Every line of the material is to be repeated exactly as it stands.

Given information ::
* * *
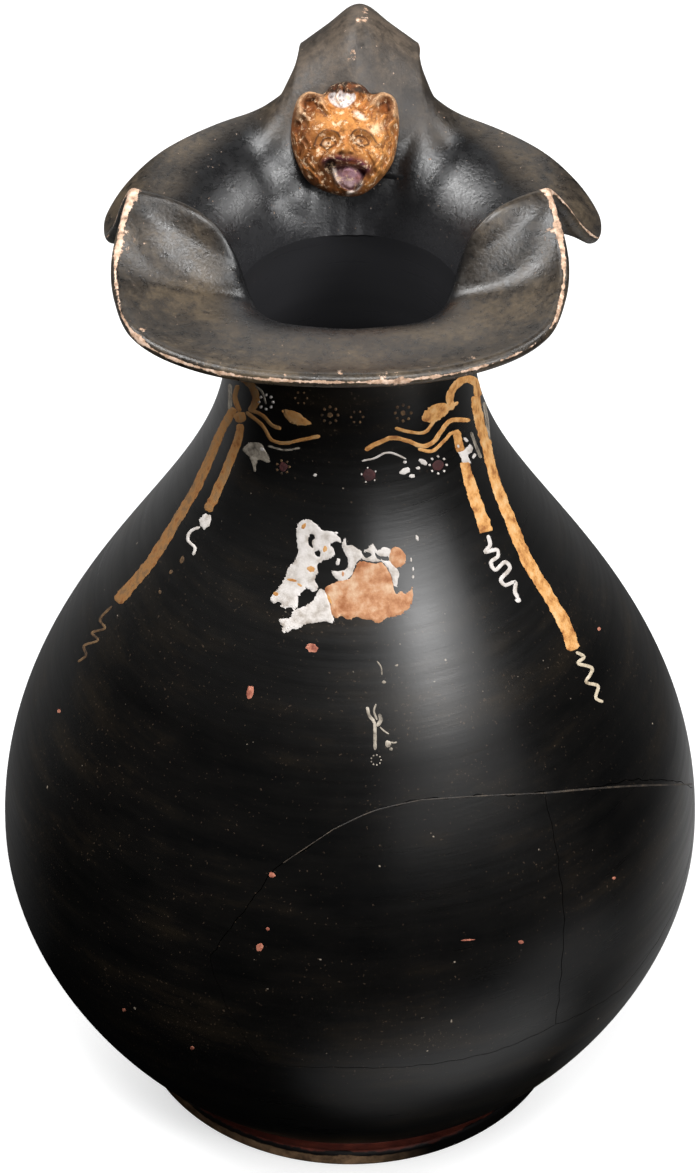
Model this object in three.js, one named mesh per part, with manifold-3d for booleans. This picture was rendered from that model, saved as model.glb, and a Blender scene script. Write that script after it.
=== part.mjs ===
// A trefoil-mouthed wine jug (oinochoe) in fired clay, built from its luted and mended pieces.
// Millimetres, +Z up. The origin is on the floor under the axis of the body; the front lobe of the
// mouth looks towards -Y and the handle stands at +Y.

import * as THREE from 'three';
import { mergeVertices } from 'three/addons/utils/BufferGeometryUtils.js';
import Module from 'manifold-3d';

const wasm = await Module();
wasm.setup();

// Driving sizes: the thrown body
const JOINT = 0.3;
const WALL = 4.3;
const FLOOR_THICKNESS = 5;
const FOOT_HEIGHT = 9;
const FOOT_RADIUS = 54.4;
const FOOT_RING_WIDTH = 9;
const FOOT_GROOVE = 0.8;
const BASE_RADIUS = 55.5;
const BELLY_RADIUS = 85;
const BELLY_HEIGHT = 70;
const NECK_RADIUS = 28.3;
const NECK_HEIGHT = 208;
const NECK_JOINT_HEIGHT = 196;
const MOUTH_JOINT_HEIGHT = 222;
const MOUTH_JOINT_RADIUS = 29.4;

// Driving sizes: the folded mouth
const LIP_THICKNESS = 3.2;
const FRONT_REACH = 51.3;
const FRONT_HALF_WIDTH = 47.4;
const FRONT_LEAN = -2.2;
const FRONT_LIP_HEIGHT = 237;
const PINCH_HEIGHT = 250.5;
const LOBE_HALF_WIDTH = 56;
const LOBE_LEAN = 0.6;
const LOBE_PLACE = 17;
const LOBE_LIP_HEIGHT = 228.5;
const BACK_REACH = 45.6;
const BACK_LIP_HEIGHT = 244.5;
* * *
Task response ::
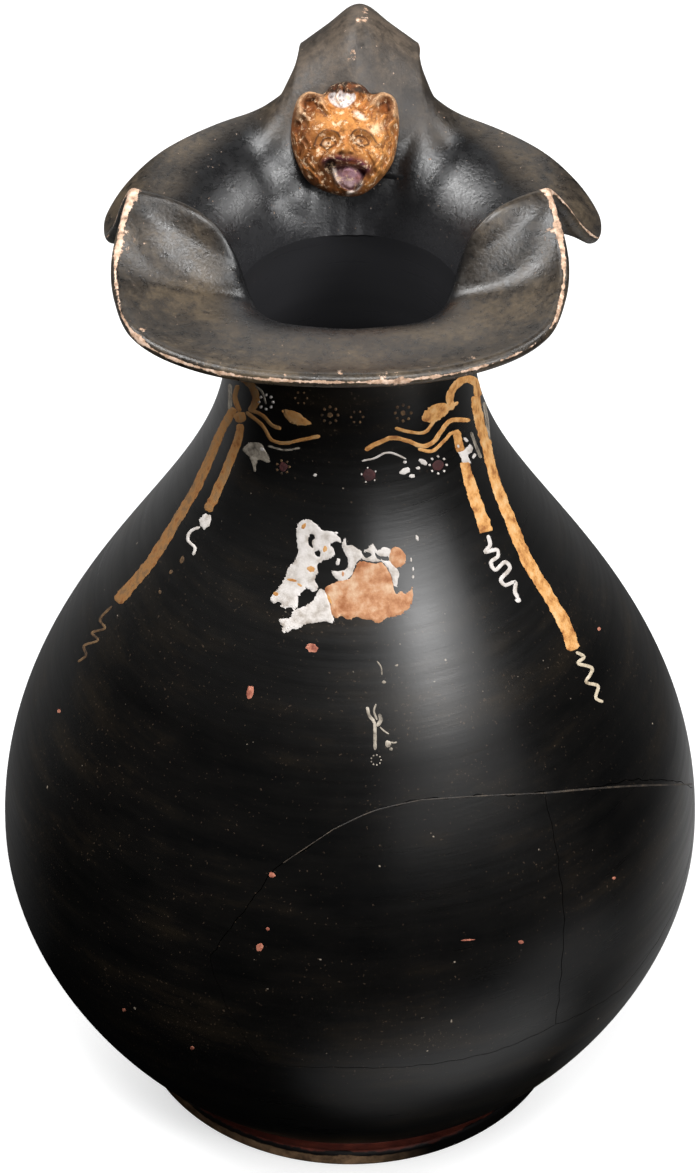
Model this object in three.js, one named mesh per part, with manifold-3d for booleans. This picture was rendered from that model, saved as model.glb, and a Blender scene script. Write that script after it.
=== part.mjs ===
// A trefoil-mouthed wine jug (oinochoe) in fired clay, built from its luted and mended pieces.
// Millimetres, +Z up. The origin is on the floor under the axis of the body; the front lobe of the
// mouth looks towards -Y and the handle stands at +Y.

import * as THREE from 'three';
import { mergeVertices } from 'three/addons/utils/BufferGeometryUtils.js';
import Module from 'manifold-3d';

const wasm = await Module();
wasm.setup();

// Driving sizes: the thrown body
const JOINT = 0.3;
const WALL = 4.3;
const FLOOR_THICKNESS = 5;
const FOOT_HEIGHT = 9;
const FOOT_RADIUS = 54.4;
const FOOT_RING_WIDTH = 9;
const FOOT_GROOVE = 0.8;
const BASE_RADIUS = 55.5;
const BELLY_RADIUS = 85;
const BELLY_HEIGHT = 70;
const NECK_RADIUS = 28.3;
const NECK_HEIGHT = 208;
const NECK_JOINT_HEIGHT = 196;
const MOUTH_JOINT_HEIGHT = 222;
const MOUTH_JOINT_RADIUS = 29.4;

// Driving sizes: the folded mouth
const LIP_THICKNESS = 3.2;
const FRONT_REACH = 51.3;
const FRONT_HALF_WIDTH = 47.4;
const FRONT_LEAN = -2.2;
const FRONT_LIP_HEIGHT = 237;
const PINCH_HEIGHT = 250.5;
const LOBE_HALF_WIDTH = 56;
const LOBE_LEAN = 0.6;
const LOBE_PLACE = 17;
const LOBE_LIP_HEIGHT = 228.5;
const BACK_REACH = 45.6;
const BACK_LIP_HEIGHT = 244.5;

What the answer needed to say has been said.